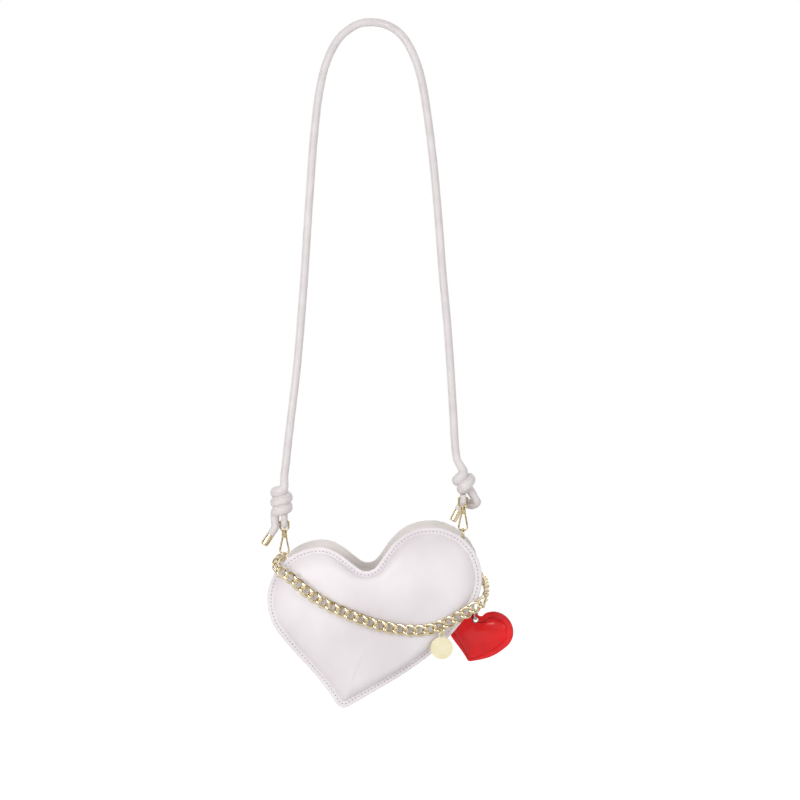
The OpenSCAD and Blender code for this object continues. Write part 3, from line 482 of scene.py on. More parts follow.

=-=-=-=-=

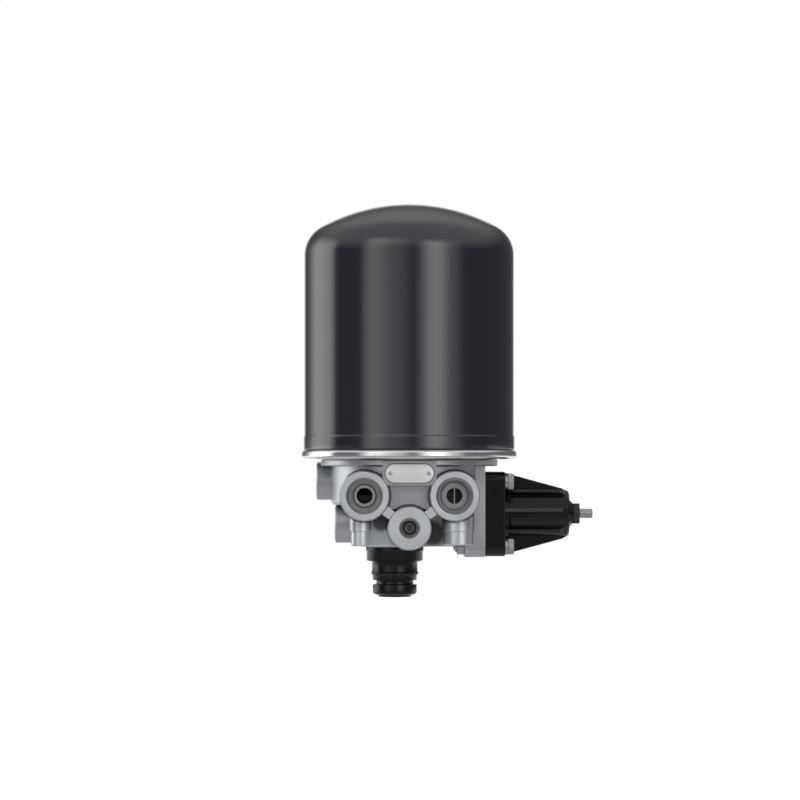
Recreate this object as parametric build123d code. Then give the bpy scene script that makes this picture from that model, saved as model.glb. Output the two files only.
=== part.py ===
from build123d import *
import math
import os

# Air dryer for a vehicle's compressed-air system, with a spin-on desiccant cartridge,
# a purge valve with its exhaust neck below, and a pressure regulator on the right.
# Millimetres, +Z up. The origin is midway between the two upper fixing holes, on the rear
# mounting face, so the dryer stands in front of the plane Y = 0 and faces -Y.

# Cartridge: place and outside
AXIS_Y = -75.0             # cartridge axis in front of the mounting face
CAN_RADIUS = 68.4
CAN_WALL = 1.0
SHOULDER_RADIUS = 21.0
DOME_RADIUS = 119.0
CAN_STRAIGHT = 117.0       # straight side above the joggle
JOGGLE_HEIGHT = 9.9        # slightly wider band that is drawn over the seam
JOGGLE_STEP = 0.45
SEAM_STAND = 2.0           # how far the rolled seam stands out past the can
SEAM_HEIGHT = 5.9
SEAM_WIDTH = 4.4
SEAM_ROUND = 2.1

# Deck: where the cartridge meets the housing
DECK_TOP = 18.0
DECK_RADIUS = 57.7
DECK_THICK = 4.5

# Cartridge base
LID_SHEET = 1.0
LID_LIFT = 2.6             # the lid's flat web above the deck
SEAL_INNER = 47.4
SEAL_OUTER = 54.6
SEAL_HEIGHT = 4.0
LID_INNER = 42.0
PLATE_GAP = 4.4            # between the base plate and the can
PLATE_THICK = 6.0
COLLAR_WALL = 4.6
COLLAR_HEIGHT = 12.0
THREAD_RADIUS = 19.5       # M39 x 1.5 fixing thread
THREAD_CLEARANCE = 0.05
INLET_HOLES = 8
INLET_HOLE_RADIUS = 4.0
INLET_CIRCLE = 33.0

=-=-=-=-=

### CHALLENGE
Above are the records. Copy the lines beginning at the one that has "Recreate this object" and ending with the one that has "INLET_CIRCLE = 33.0", unchanged.

### CORRECT RESPONSE
Recreate this object as parametric build123d code. Then give the bpy scene script that makes this picture from that model, saved as model.glb. Output the two files only.
=== part.py ===
from build123d import *
import math
import os

# Air dryer for a vehicle's compressed-air system, with a spin-on desiccant cartridge,
# a purge valve with its exhaust neck below, and a pressure regulator on the right.
# Millimetres, +Z up. The origin is midway between the two upper fixing holes, on the rear
# mounting face, so the dryer stands in front of the plane Y = 0 and faces -Y.

# Cartridge: place and outside
AXIS_Y = -75.0             # cartridge axis in front of the mounting face
CAN_RADIUS = 68.4
CAN_WALL = 1.0
SHOULDER_RADIUS = 21.0
DOME_RADIUS = 119.0
CAN_STRAIGHT = 117.0       # straight side above the joggle
JOGGLE_HEIGHT = 9.9        # slightly wider band that is drawn over the seam
JOGGLE_STEP = 0.45
SEAM_STAND = 2.0           # how far the rolled seam stands out past the can
SEAM_HEIGHT = 5.9
SEAM_WIDTH = 4.4
SEAM_ROUND = 2.1

# Deck: where the cartridge meets the housing
DECK_TOP = 18.0
DECK_RADIUS = 57.7
DECK_THICK = 4.5

# Cartridge base
LID_SHEET = 1.0
LID_LIFT = 2.6             # the lid's flat web above the deck
SEAL_INNER = 47.4
SEAL_OUTER = 54.6
SEAL_HEIGHT = 4.0
LID_INNER = 42.0
PLATE_GAP = 4.4            # between the base plate and the can
PLATE_THICK = 6.0
COLLAR_WALL = 4.6
COLLAR_HEIGHT = 12.0
THREAD_RADIUS = 19.5       # M39 x 1.5 fixing thread
THREAD_CLEARANCE = 0.05
INLET_HOLES = 8
INLET_HOLE_RADIUS = 4.0
INLET_CIRCLE = 33.0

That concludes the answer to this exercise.